Vivir este pudor ayuda a identificar las potencias humanas con su modo de ser, alcanzándose el equilibrio que trasmite la paz interior y el bienestar supremo, a la vez que un refinamiento del gusto y de la sensibilidad, así como una mayor expresión de la libertad y del autodominio.

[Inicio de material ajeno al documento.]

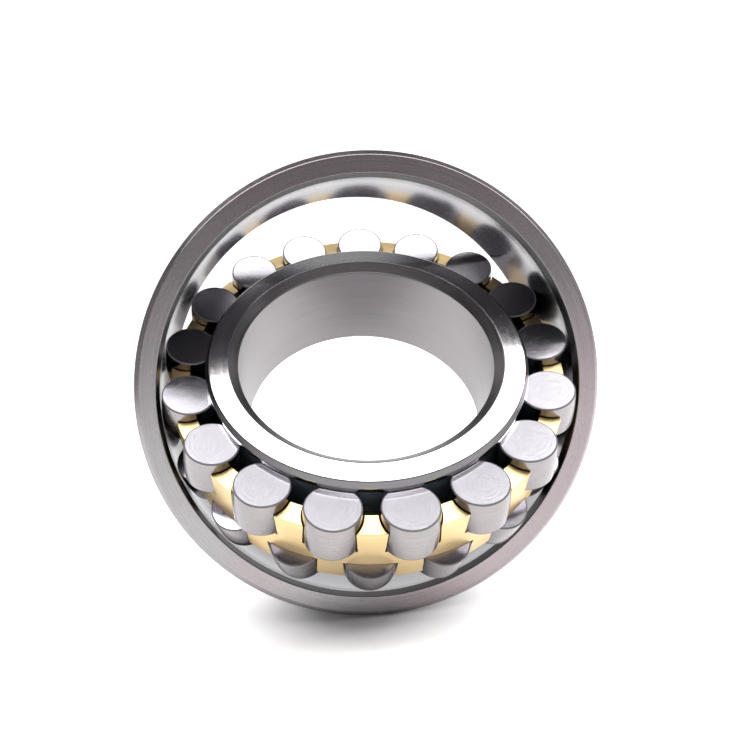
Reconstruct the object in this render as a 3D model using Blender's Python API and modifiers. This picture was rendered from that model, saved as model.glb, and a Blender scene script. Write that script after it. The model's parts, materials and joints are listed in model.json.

Quien va perdiendo su intimidad, se puede decir que va dejando de ser persona. Exhibir el cuerpo es exhibir el propio mundo interior, nos hacemos públicos y dejamos de poseernos y de tener el dominio y control de nuestra imagen. La falta de pudor y de recato en una simple mirada nos hace cómplices de una reacción en otro sujeto que pasa a ser parte de su intimidad. Hemos entrado en la vida de otro y el otro ha empezado a estar presente en nuestra vida. Ninguna cabeza bien amueblada abriría las puertas de su casa al primero que pase por el portal ¿por qué se piensa entonces que es natural ir con las carnes al aire? Sólo me lo puedo explicar si no consideramos distinción alguna entre un animal y un hombre.
1 comment:
Lo grave es que quien vende o muestra impúdicamente su intimidad rebaja el umbral de la intimidad de todos y alimenta el afán morboso de muchos, creando lo que Buttuglione llama "la sociedad del cotilleo", en la que la verdad -ni la intimidad- no importa nada, destruyéndonos a todos.